What was key throughout each of those decisions is that the players stayed on side. Van Gaal’s methods can only work when the players believe in what he is trying to achieve. Just days after being left out of the starting eleven early on in van Gaal’s reign as Dutch Coach, van Persie remained impressed by van Gaal’s approach and has praised him publically ever since.
Much was also made of the possible effect on the confidence of first choice Goalkeeper Jasper Cillessen after being replaced by Tim Krul for the vital quarter final shoot-out against Costa Rica. An almost instant reaffirmation from van Gaal that Cillesen was his number one, and two sublime dragbacks when under pressure from Argentinian forwards during the semi-final would suggest that was never really an issue.
It was perhaps only one major decision in the tournament, in that semi-final in Sao Paulo, that failed to come off for van Gaal. He had hoped that replacing a fading van Persie with
Huntelaar once again would give his team the win in extra time. Despite some early pressure from the Netherlands the move failed to produce the winning goal, and in the process robbed van Gaal of that last substitution which would have seen Tim Krul replace Cillessen in goal for the penalty shootout once again. Regardless, the atmosphere within the squad and the belief the players showed in their Coach was a whole World away from what was seen in his second season at Bayern Munich.

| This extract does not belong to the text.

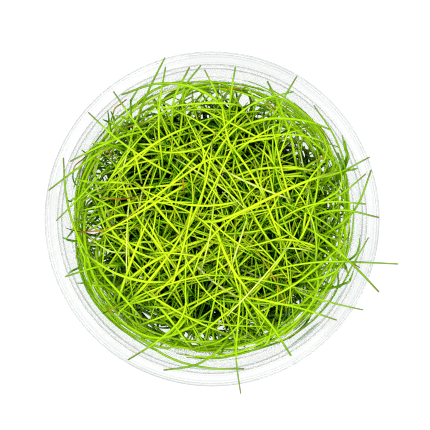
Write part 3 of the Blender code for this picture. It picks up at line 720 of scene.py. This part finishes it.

Another reason things went wrong for van Gaal in Munich was his refusal to alter and tweak the system during his second season. In van Gaal’s first season with the club a period of more flexible experimentation saw his team settle on a 4231 that led them to a Bundesliga and Pokal Cup double and a Champions League final. That success seemed to, at least in part, deter van Gaal from ever changing the shape of the side again.
Regardless of injuries and suspensions, players were now forced to fit into the formation rather than it adapting to suit them. As other sides started to “find them out” van Gaal refused to tweak. Players were often put into positions they were not comfortable with and it was to the detriment of the side, losing confidence in their own abilities and that of their Coach.
Contrast that with his latest run with the Netherlands. Following an injury to key midfielder Kevin Strootman and a 2-0 friendly defeat to France which saw the Dutch regularly overrun in midfield, van Gaal started to look at other ways to change the side. He had long said Strootman was one of only three players – Robben and van Persie being the others – that were irreplaceable. They simply did not have any other player capable of doing what Strootman did for them, providing the perfect balance between Nigel de Jong and Wesley Sneijder around him, the complete box-to-box midfielder.
Rather than replace him with any one of Fer, Clasie, Wijnaldum or de Guzman, and ask them to adapt their own game, van Gaal adapted the formation. He did what he had failed to do at Bayern Munich and as a result a group of players predicted by many to exit at the group stage went all the way to the semi-finals and were eliminated without losing a game.
There has never been a more clear indicator that Louis van Gaal has learned from past mistakes. For a man that would admit to making very few, that can only point in the direction of a Coach really hitting his peak.
Of course, things could have gone very differently in Brazil for van Gaal. The Netherlands could have lost their opener against Spain before struggling to cope with Chile’s pressing and going out at the group stage. The almost instant pressure van Gaal would have faced in his new role with the Red Devils following perceived failure at the World Cup would have been a major hurdle. The relative over-achievement and avoidance of that pressure has to be credited, at least in part, to the confidence the Coach imparted in his group of players, the decisive actions he took throughout, and the way he adapted his formation to suit both his own players and their opposition.
Combine that with the marginally reduced expectations following a dismal season under David Moyes’ leadership, and there could not be a more perfect time for Louis van Gaal to be taking over at Manchester United.